Transcribe the stretch of entries below from the line with "Model this object in OpenSCAD, part" through the line with "side_stile_w = 130; // [100:5:180]", exactly and with both ends included; leave out all other lines.

## Begin

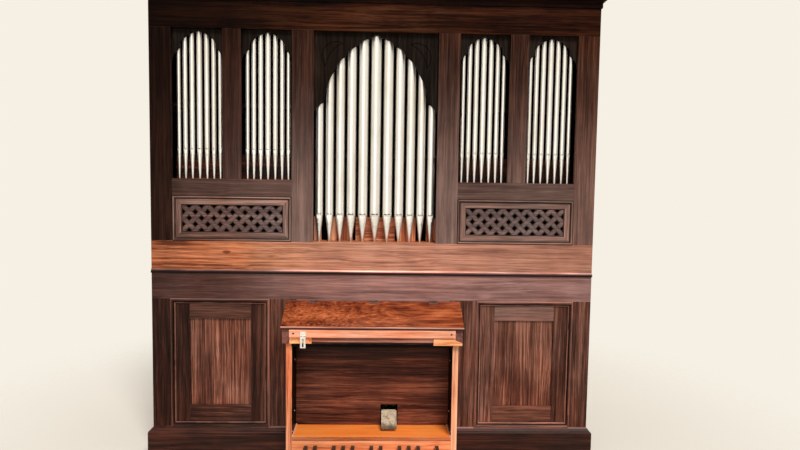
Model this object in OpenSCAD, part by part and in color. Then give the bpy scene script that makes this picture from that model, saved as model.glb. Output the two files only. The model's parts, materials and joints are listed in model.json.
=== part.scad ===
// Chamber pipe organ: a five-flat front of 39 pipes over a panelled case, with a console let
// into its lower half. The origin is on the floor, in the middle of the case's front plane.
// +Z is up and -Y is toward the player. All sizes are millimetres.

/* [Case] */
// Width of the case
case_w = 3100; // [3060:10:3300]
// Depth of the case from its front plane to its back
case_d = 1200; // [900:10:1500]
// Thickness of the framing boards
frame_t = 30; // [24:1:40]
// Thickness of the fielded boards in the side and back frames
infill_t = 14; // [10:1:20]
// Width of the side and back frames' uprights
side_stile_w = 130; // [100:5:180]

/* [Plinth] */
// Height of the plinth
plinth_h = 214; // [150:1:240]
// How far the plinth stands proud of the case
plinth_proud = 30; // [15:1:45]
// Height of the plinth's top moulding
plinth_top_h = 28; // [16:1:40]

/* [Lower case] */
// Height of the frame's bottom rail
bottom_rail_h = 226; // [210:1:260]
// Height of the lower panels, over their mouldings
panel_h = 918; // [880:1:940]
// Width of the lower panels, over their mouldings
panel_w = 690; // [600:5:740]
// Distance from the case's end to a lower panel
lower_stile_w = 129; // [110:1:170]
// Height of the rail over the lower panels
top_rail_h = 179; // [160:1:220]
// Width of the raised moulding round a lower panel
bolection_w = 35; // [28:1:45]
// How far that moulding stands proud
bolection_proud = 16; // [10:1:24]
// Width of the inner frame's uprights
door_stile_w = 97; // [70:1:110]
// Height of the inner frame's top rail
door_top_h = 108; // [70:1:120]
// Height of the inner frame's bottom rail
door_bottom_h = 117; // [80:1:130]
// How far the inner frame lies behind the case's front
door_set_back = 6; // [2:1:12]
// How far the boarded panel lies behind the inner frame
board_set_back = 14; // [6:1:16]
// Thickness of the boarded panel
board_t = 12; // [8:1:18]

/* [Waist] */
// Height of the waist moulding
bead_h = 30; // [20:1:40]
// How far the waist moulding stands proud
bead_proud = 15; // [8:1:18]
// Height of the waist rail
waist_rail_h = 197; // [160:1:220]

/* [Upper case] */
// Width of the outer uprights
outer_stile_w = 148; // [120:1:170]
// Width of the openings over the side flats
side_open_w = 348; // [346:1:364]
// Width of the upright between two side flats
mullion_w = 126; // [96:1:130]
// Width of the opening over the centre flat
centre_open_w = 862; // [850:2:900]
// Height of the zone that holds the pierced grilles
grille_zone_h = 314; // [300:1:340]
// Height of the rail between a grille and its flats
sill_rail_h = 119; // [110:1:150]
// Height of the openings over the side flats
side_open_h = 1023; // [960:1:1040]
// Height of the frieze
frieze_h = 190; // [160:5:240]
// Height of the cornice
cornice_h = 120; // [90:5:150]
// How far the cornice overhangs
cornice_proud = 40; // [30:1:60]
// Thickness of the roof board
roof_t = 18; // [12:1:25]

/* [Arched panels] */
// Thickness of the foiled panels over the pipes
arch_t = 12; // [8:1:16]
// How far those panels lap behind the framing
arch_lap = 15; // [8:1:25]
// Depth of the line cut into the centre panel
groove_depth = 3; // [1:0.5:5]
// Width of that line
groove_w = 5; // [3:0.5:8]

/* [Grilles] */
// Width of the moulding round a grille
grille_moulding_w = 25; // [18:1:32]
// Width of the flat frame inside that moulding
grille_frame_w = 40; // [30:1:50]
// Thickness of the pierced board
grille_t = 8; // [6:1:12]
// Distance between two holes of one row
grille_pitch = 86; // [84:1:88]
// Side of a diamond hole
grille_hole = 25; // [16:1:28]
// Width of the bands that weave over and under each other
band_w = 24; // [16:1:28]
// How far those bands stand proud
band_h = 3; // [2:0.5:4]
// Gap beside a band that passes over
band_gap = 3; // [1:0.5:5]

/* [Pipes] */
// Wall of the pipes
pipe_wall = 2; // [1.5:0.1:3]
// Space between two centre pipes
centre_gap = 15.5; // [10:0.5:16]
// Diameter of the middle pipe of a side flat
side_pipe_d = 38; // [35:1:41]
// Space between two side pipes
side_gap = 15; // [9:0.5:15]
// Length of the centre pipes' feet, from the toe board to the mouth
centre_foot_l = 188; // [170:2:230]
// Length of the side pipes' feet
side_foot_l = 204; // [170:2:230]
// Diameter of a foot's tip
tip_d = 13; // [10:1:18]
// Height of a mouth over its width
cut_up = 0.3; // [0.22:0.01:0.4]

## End
## Begin

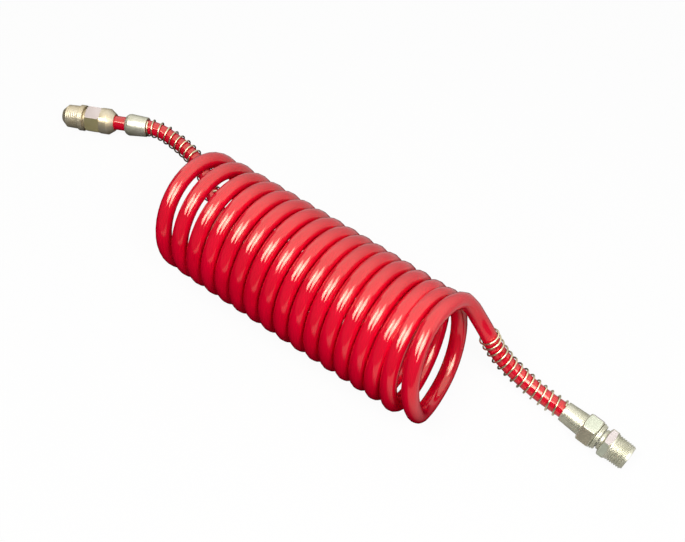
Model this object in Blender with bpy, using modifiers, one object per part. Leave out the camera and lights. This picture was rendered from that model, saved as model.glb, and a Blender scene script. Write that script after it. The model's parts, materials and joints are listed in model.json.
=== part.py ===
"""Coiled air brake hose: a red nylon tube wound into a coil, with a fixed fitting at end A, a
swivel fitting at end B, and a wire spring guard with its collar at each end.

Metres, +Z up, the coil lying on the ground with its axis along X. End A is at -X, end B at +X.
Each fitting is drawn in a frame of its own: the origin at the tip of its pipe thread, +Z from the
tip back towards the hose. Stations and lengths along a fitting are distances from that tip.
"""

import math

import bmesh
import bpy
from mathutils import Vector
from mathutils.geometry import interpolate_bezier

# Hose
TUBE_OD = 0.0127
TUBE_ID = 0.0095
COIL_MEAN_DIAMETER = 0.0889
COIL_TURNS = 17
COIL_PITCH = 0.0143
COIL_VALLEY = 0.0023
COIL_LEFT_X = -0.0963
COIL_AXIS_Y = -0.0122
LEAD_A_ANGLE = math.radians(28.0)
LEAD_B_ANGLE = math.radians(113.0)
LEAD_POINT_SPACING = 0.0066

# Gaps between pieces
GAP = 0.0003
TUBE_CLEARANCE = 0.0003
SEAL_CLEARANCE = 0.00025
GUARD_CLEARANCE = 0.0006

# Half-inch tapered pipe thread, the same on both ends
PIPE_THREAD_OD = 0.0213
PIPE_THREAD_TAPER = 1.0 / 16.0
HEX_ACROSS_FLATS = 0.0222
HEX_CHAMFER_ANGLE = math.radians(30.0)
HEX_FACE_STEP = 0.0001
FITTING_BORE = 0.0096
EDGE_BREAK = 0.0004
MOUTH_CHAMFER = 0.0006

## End

◆ RESPONSE BELOW:
Model this object in OpenSCAD, part by part and in color. Then give the bpy scene script that makes this picture from that model, saved as model.glb. Output the two files only. The model's parts, materials and joints are listed in model.json.
=== part.scad ===
// Chamber pipe organ: a five-flat front of 39 pipes over a panelled case, with a console let
// into its lower half. The origin is on the floor, in the middle of the case's front plane.
// +Z is up and -Y is toward the player. All sizes are millimetres.

/* [Case] */
// Width of the case
case_w = 3100; // [3060:10:3300]
// Depth of the case from its front plane to its back
case_d = 1200; // [900:10:1500]
// Thickness of the framing boards
frame_t = 30; // [24:1:40]
// Thickness of the fielded boards in the side and back frames
infill_t = 14; // [10:1:20]
// Width of the side and back frames' uprights
side_stile_w = 130; // [100:5:180]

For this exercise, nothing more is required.